Task instructions: Please give the listing again, word for word, with nothing left out.

Task input:
* Start *

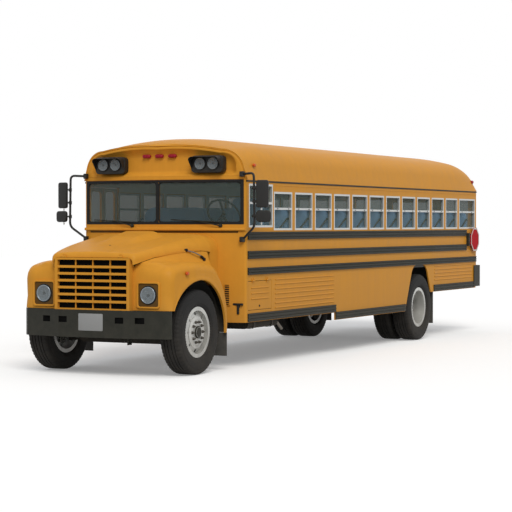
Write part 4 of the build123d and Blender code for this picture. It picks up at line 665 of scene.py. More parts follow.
def fenderGrid():
    # Rows go round the wheel; columns are the flange under the hood, the crown, its curl, the flat and the lip.
    archZ = fenderShape["archZ"]
    outline = np.vstack([
        [(5.235, z) for z in np.linspace(0.8, 1.19, 8)],
        arcThrough((5.235, 1.19), (5.175, 1.31), (5.095, 1.34), 9)[1:],
        arcThrough((5.095, 1.34), (4.725, 1.378), (4.245, 1.34), 20)[1:],
        arcThrough((4.245, 1.34), (3.995, 1.06), (3.921, 0.475), 30)[1:]]) - [frontAxle, archZ]
    angle = np.radians(np.linspace(fenderShape["from"], fenderShape["to"], fenderShape["rows"]))
    degrees = np.degrees(angle)
    c, s = np.cos(angle), np.sin(angle)
    bearing = np.arctan2(outline[:, 1], outline[:, 0]) % (2 * np.pi)
    outer = np.interp(angle, bearing, np.hypot(outline[:, 0], outline[:, 1]))
    ends = np.where(c > 0, fenderShape["front"], fenderShape["back"])
    reach = ends / np.where(np.abs(c) < 0.02, 0.02 * np.sign(c + 1e-9), c)
    ridge = np.full(len(angle), 0.8)
    for _ in range(6):
        line = np.interp(frontAxle + ridge * c, *fenderShape["ridge"])
        ridge = (line - archZ) / np.maximum(s, 0.05)
    inner = (reach ** -16.0 + ridge ** -16.0) ** (-1 / 16)
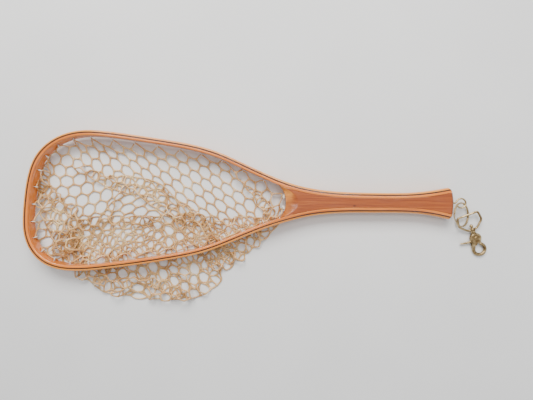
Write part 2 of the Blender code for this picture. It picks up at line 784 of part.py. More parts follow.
def bow(angle, radius=BOW_R, z=0.0):
    """A point round the hook's bow, by degrees from the rivet's side, towards +X."""
    a = math.radians(angle)
    return (radius * math.sin(a), -BOW_AT + radius * math.cos(a), z)


def disc_outline(radius, count=24, low=0, high=360):
    return [(radius * math.cos(math.radians(a)), radius * math.sin(math.radians(a)))
            for a in np.linspace(low, high, count, endpoint=high - low < 359)[: count]]


# snap body: head, collar, palm and hook, with a slot for the gate
head = cylinder("head", HEAD_R, HEAD_T, Matrix.Identity(4), 24, TOOLS)
mod = head.modifiers.new("edge", "BEVEL")
mod.width = 0.9 * MM
mod.segments = 2
mod.limit_method = "ANGLE"
mod.angle_limit = math.radians(60)
collar = cylinder("collar", 3.4, 5.2, Matrix.Translation((0, 9.0 * MM, 0)) @ Matrix.Rotation(math.radians(-90), 4, "X"), 12, TOOLS, radius2=3.0)
palm = as_mesh(plate("palm", [(-8.0, 1.0), (-9.1, -5.0), (-9.9, -10.0), (-10.9, -14.6), (-6.9, -14.9),
                               (-4.6, -12.4), (-1.6, -10.9), (0.5, -8.3), (4.5, -6.2), (6.0, -2.0)], 5.6, TOOLS))
hook_angles = np.linspace(-34, HOOK_TO - 360, 17)
hook = as_mesh(wire("hook", [bow(a) for a in hook_angles], BOW_WIRE, TOOLS, resolution=2))
slot_outline = [(-15.0, 1.2), (-6.6, 0.4)]
slot_outline += disc_outline(6.7, 12, 176, 4)
slot_outline += [(9.9, -1.0)] + [(9.7 * math.cos(math.radians(a)), 9.7 * math.sin(math.radians(a))) for a in (-20, -35, -50, -65, -80, -95, -110)]
slot_outline += [(13.6 * math.cos(math.radians(a)), 13.6 * math.sin(math.radians(a))) for a in (-126, -140, -152, -164)]
slot = as_mesh(plate("slot", slot_outline, SLOT_T, TOOLS))
rivet_hole = cylinder("rivet_hole", RIVET_R + 0.12, 12, Matrix.Identity(4), 14, TOOLS)
neck_bore = cylinder("neck_bore", STUD_R + 0.15, 8, Matrix.Translation((0, 11.4 * MM, 0)) @ Matrix.Rotation(math.radians(-90), 4, "X"), 10, TOOLS)
snap_body = joined([head, collar, palm, hook], "snap_body", M_BRASS, [slot, rivet_hole, neck_bore])
seat(snap_body, snap_swivel, snap_frame)

# gate: hub, neck, lever and the moving side of the bow, in one piece
hub = as_mesh(plate("hub", disc_outline(6.2, 22), PLATE_T, TOOLS))
lever = as_mesh(plate("lever", [(-2.0, 3.6), (-4.8, 0.3), (-9.1, -1.3), (-17.0, -0.9), (-24.6, 0.1), (-25.2, -0.7),
                                 (-24.6, -1.5), (-17.0, -3.4), (-9.1, -4.9), (-4.6, -4.4), (-1.0, -5.4)][::-1], PLATE_T - 0.02, TOOLS))
gate_neck = as_mesh(plate("gate_neck", [(-0.5, -4.8), (2.4, -8.8), (3.3, -11.2), (5.2, -11.6), (6.3, -9.6), (5.4, -3.0)], PLATE_T - 0.04, TOOLS))
arm = as_mesh(wire("arm", [bow(a) for a in np.linspace(GATE_FROM, GATE_TO, 10)], GATE_WIRE, TOOLS, resolution=2))
pocket = cylinder("pocket", 4.2, 4.0, Matrix.Translation((0, 0, 1.5 * MM)), 16, TOOLS)
hub_hole = cylinder("hub_hole", RIVET_R + 0.12, 8, Matrix.Identity(4), 14, TOOLS)
window = as_mesh(plate("window", [(0.0, 0.0), (5.6, 7.0), (0.0, 9.0), (-5.6, 7.0)], 4.0, TOOLS, z=1.5))
slit = as_mesh(plate("slit", [(-3.0, -1.1), (-5.7, -1.1), (-5.7, -2.3), (-3.0, -2.3)], 4.0, TOOLS, z=1.5))
trigger_gate = joined([hub, lever, gate_neck, arm], "trigger_gate", M_BRASS, [hub_hole, pocket, window, slit])
seat(trigger_gate, gate_pivot, snap_frame)

rim = HEAD_T / 2 + 0.1
gate_rivet = turned("gate_rivet", [
    (0.0, rim + 0.8), (1.5, rim + 0.75), (2.6, rim + 0.45), (2.9, rim), (RIVET_R, rim),
    (RIVET_R, -rim), (2.9, -rim), (2.6, -rim - 0.45), (1.5, -rim - 0.75), (0.0, -rim - 0.8)], mat=M_BRASS)
seat(gate_rivet, snap_swivel, snap_frame)


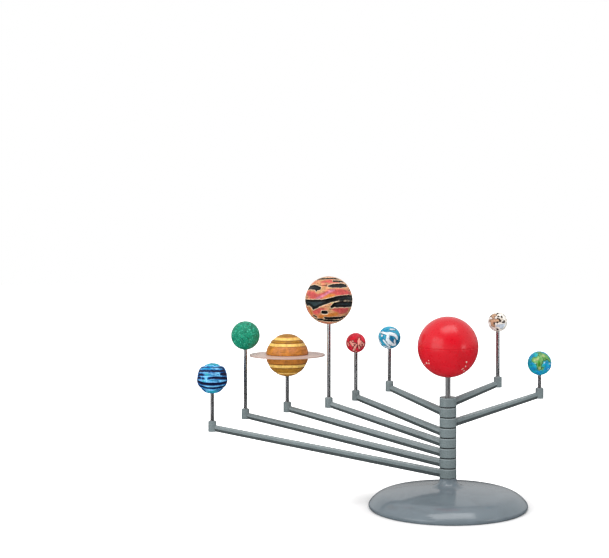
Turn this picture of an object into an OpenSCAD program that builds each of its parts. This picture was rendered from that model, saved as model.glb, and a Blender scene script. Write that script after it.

* End *

Answer to this exercise:
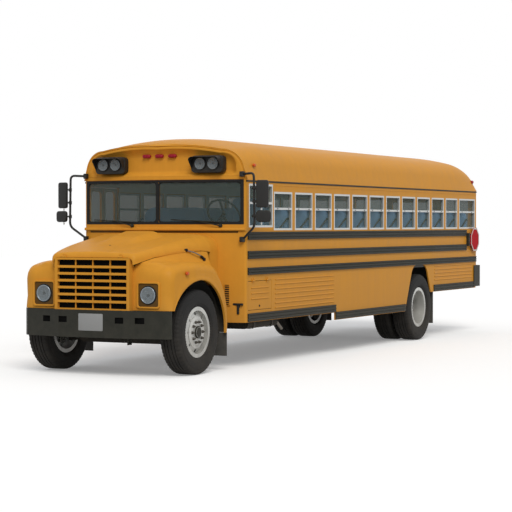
Write part 4 of the build123d and Blender code for this picture. It picks up at line 665 of scene.py. More parts follow.
def fenderGrid():
    # Rows go round the wheel; columns are the flange under the hood, the crown, its curl, the flat and the lip.
    archZ = fenderShape["archZ"]
    outline = np.vstack([
        [(5.235, z) for z in np.linspace(0.8, 1.19, 8)],
        arcThrough((5.235, 1.19), (5.175, 1.31), (5.095, 1.34), 9)[1:],
        arcThrough((5.095, 1.34), (4.725, 1.378), (4.245, 1.34), 20)[1:],
        arcThrough((4.245, 1.34), (3.995, 1.06), (3.921, 0.475), 30)[1:]]) - [frontAxle, archZ]
    angle = np.radians(np.linspace(fenderShape["from"], fenderShape["to"], fenderShape["rows"]))
    degrees = np.degrees(angle)
    c, s = np.cos(angle), np.sin(angle)
    bearing = np.arctan2(outline[:, 1], outline[:, 0]) % (2 * np.pi)
    outer = np.interp(angle, bearing, np.hypot(outline[:, 0], outline[:, 1]))
    ends = np.where(c > 0, fenderShape["front"], fenderShape["back"])
    reach = ends / np.where(np.abs(c) < 0.02, 0.02 * np.sign(c + 1e-9), c)
    ridge = np.full(len(angle), 0.8)
    for _ in range(6):
        line = np.interp(frontAxle + ridge * c, *fenderShape["ridge"])
        ridge = (line - archZ) / np.maximum(s, 0.05)
    inner = (reach ** -16.0 + ridge ** -16.0) ** (-1 / 16)
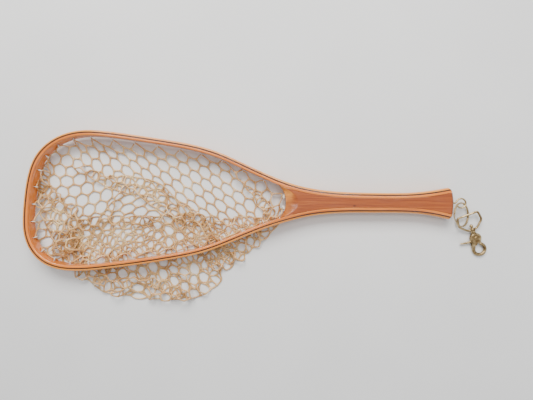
Write part 2 of the Blender code for this picture. It picks up at line 784 of part.py. More parts follow.
def bow(angle, radius=BOW_R, z=0.0):
    """A point round the hook's bow, by degrees from the rivet's side, towards +X."""
    a = math.radians(angle)
    return (radius * math.sin(a), -BOW_AT + radius * math.cos(a), z)


def disc_outline(radius, count=24, low=0, high=360):
    return [(radius * math.cos(math.radians(a)), radius * math.sin(math.radians(a)))
            for a in np.linspace(low, high, count, endpoint=high - low < 359)[: count]]


# snap body: head, collar, palm and hook, with a slot for the gate
head = cylinder("head", HEAD_R, HEAD_T, Matrix.Identity(4), 24, TOOLS)
mod = head.modifiers.new("edge", "BEVEL")
mod.width = 0.9 * MM
mod.segments = 2
mod.limit_method = "ANGLE"
mod.angle_limit = math.radians(60)
collar = cylinder("collar", 3.4, 5.2, Matrix.Translation((0, 9.0 * MM, 0)) @ Matrix.Rotation(math.radians(-90), 4, "X"), 12, TOOLS, radius2=3.0)
palm = as_mesh(plate("palm", [(-8.0, 1.0), (-9.1, -5.0), (-9.9, -10.0), (-10.9, -14.6), (-6.9, -14.9),
                               (-4.6, -12.4), (-1.6, -10.9), (0.5, -8.3), (4.5, -6.2), (6.0, -2.0)], 5.6, TOOLS))
hook_angles = np.linspace(-34, HOOK_TO - 360, 17)
hook = as_mesh(wire("hook", [bow(a) for a in hook_angles], BOW_WIRE, TOOLS, resolution=2))
slot_outline = [(-15.0, 1.2), (-6.6, 0.4)]
slot_outline += disc_outline(6.7, 12, 176, 4)
slot_outline += [(9.9, -1.0)] + [(9.7 * math.cos(math.radians(a)), 9.7 * math.sin(math.radians(a))) for a in (-20, -35, -50, -65, -80, -95, -110)]
slot_outline += [(13.6 * math.cos(math.radians(a)), 13.6 * math.sin(math.radians(a))) for a in (-126, -140, -152, -164)]
slot = as_mesh(plate("slot", slot_outline, SLOT_T, TOOLS))
rivet_hole = cylinder("rivet_hole", RIVET_R + 0.12, 12, Matrix.Identity(4), 14, TOOLS)
neck_bore = cylinder("neck_bore", STUD_R + 0.15, 8, Matrix.Translation((0, 11.4 * MM, 0)) @ Matrix.Rotation(math.radians(-90), 4, "X"), 10, TOOLS)
snap_body = joined([head, collar, palm, hook], "snap_body", M_BRASS, [slot, rivet_hole, neck_bore])
seat(snap_body, snap_swivel, snap_frame)

# gate: hub, neck, lever and the moving side of the bow, in one piece
hub = as_mesh(plate("hub", disc_outline(6.2, 22), PLATE_T, TOOLS))
lever = as_mesh(plate("lever", [(-2.0, 3.6), (-4.8, 0.3), (-9.1, -1.3), (-17.0, -0.9), (-24.6, 0.1), (-25.2, -0.7),
                                 (-24.6, -1.5), (-17.0, -3.4), (-9.1, -4.9), (-4.6, -4.4), (-1.0, -5.4)][::-1], PLATE_T - 0.02, TOOLS))
gate_neck = as_mesh(plate("gate_neck", [(-0.5, -4.8), (2.4, -8.8), (3.3, -11.2), (5.2, -11.6), (6.3, -9.6), (5.4, -3.0)], PLATE_T - 0.04, TOOLS))
arm = as_mesh(wire("arm", [bow(a) for a in np.linspace(GATE_FROM, GATE_TO, 10)], GATE_WIRE, TOOLS, resolution=2))
pocket = cylinder("pocket", 4.2, 4.0, Matrix.Translation((0, 0, 1.5 * MM)), 16, TOOLS)
hub_hole = cylinder("hub_hole", RIVET_R + 0.12, 8, Matrix.Identity(4), 14, TOOLS)
window = as_mesh(plate("window", [(0.0, 0.0), (5.6, 7.0), (0.0, 9.0), (-5.6, 7.0)], 4.0, TOOLS, z=1.5))
slit = as_mesh(plate("slit", [(-3.0, -1.1), (-5.7, -1.1), (-5.7, -2.3), (-3.0, -2.3)], 4.0, TOOLS, z=1.5))
trigger_gate = joined([hub, lever, gate_neck, arm], "trigger_gate", M_BRASS, [hub_hole, pocket, window, slit])
seat(trigger_gate, gate_pivot, snap_frame)

rim = HEAD_T / 2 + 0.1
gate_rivet = turned("gate_rivet", [
    (0.0, rim + 0.8), (1.5, rim + 0.75), (2.6, rim + 0.45), (2.9, rim), (RIVET_R, rim),
    (RIVET_R, -rim), (2.9, -rim), (2.6, -rim - 0.45), (1.5, -rim - 0.75), (0.0, -rim - 0.8)], mat=M_BRASS)
seat(gate_rivet, snap_swivel, snap_frame)


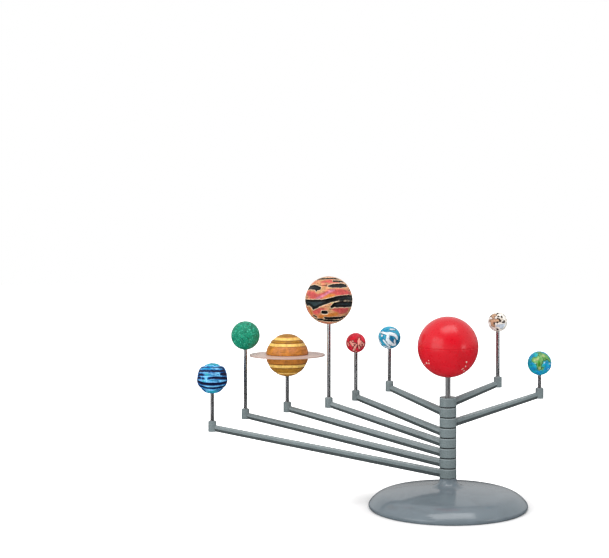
Turn this picture of an object into an OpenSCAD program that builds each of its parts. This picture was rendered from that model, saved as model.glb, and a Blender scene script. Write that script after it.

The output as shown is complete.